Sir William Walker (Marlon Brando) is the filibuster sent by the British Government to open the islands to exploitation by the fictional Antilles Royal Sugar Company. Walker’s task it is to organise and the uprising of African slaves against the Portuguese, which the British intend to replace with a government which is dominated by pliant white planters.

When Walker arrives in Queimada he befriends Jose Dolores (Evaristo Marquez) whom he entices to lead a slave revolt and induces leading landowners to reject Portuguese rule. Dolores’ revolt is successful and a puppet regime is set up under and idealistic but weak revolutionary Teddy Sanchez (Renato Salvatori).

Ten years later Dolores, disgusted with the white governments’ collaboration with British interests, leads a second uprising. It’s a case of sowing the wind and reaping the whirlwind. A worm also turns. Using an imaginary country director Gillo Pontecorvo lucidly brings out the political deception with a script, by Pontecorvo and Georgio Arlorio, which is precise but also full of imagery.

It also cleverly brings out the equaliser factor in life and in the process Pontecorvo exercises a good deal of restraint, the action never exceeds 112 minutes to round up on a stunning climax sure to leave the viewer gasping. Brando underplays the part fetchingly.

Lesser actors would have made a meal of it. This reviewer has seen scores of Brando films including his more famous ‘The Godfather’ and ‘On the Waterfront’, which have also brought him Oscars, but if asked to see any of his films, I’d opt for this. In a cast of comparative unknowns, Evaristo Marquez and Renato Salvatori provide good support, with Ennio Morricone of ‘Dollar’ films fame, imbuing it with his tangy music.

The next is Lindsay Anderson’s ‘If’ (1968), a strong satire on the public schools of England. Based on a story David Shermine and John Howlett, it deals with a revolt by students bullied by their elders. Their mantra is “how one man can change the world with a bullet in the right place.”

Malcolm McDowell makes his debut in the movie and what a telling performance it is. Mick Travis (McDowell), Wallace (Richard Warwick) and Johnny (David Wood) are three non-conformist boys of the Sixth Form (penultimate year) who are persecuted by the “whips” of the class who act as prefects and call them “scum’, “fag” and even indulge in sexual flirtations.

Anderson’s establishing shots depict the customs of the public school where the headmaster (Peter Jeffrey) is rather remote and his housemaster (Arthur Lowe) easily manipulated by the “whips.” One day Mick and Johnny sneak out of the campus, steal a motorcycle and ride to a café staffed by The Girl (Christine Noonan) where Nick has a nude wrestling encounter with The Girl. Quite daring for the 1960s.
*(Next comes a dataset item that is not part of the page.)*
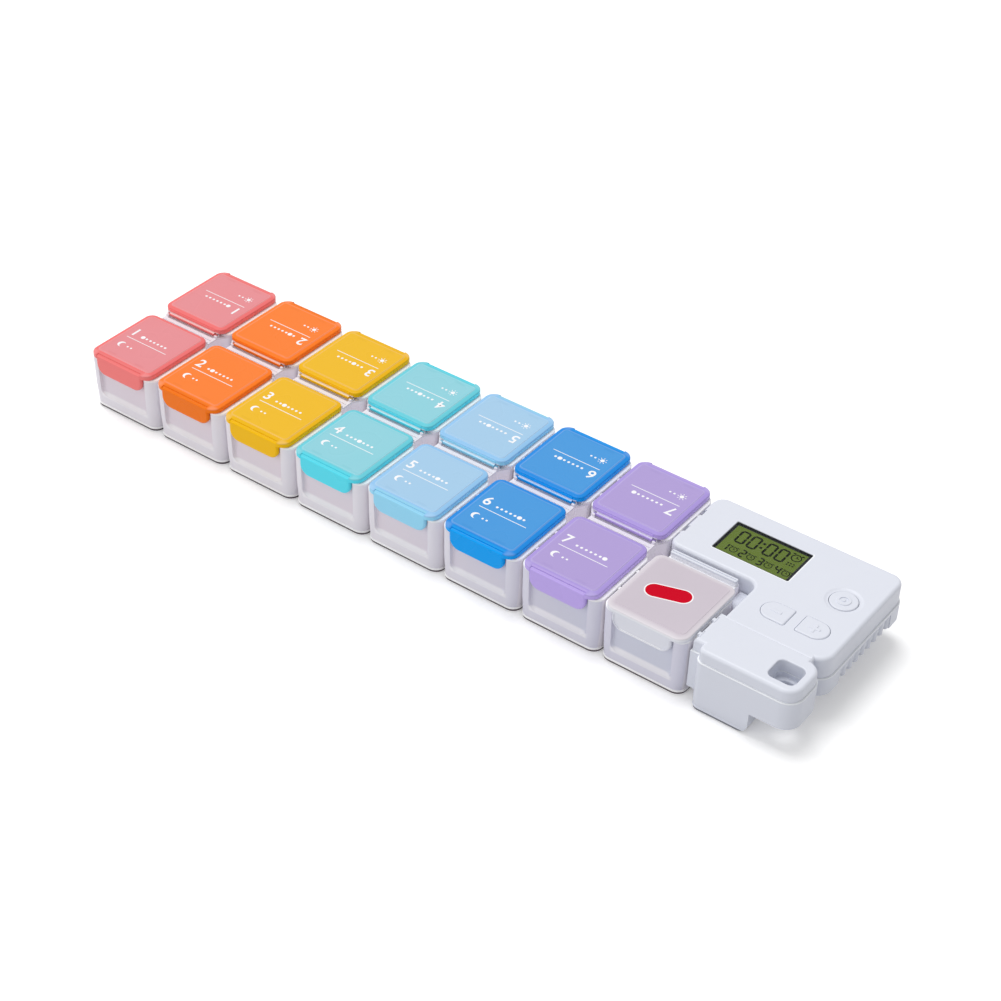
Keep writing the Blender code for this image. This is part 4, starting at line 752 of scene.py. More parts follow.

The boys then go to their study where they drink vodka and in their tipsiness come upon the line of how a bullet can change the world, shades of power coming from the barrel of a gun. British director Lindsay Anderson is impeccable in his build up to the stirring of the revolt and the three key players, McDowell especially helps largely in imbuing raw realism.

Cut to a surreal sequence where the students discover a cache of automatic weapons while clearing out a storeroom. The Girl too appears among them and together they commit the revolt. They also choose appropriate time “Founders Day” when the parents are visiting the school.

All hell breaks loose. But is it real or only surreal and hence the “If” of the title. But what an eerie, pulsating, thought-provoking drama it is? Unbeatable!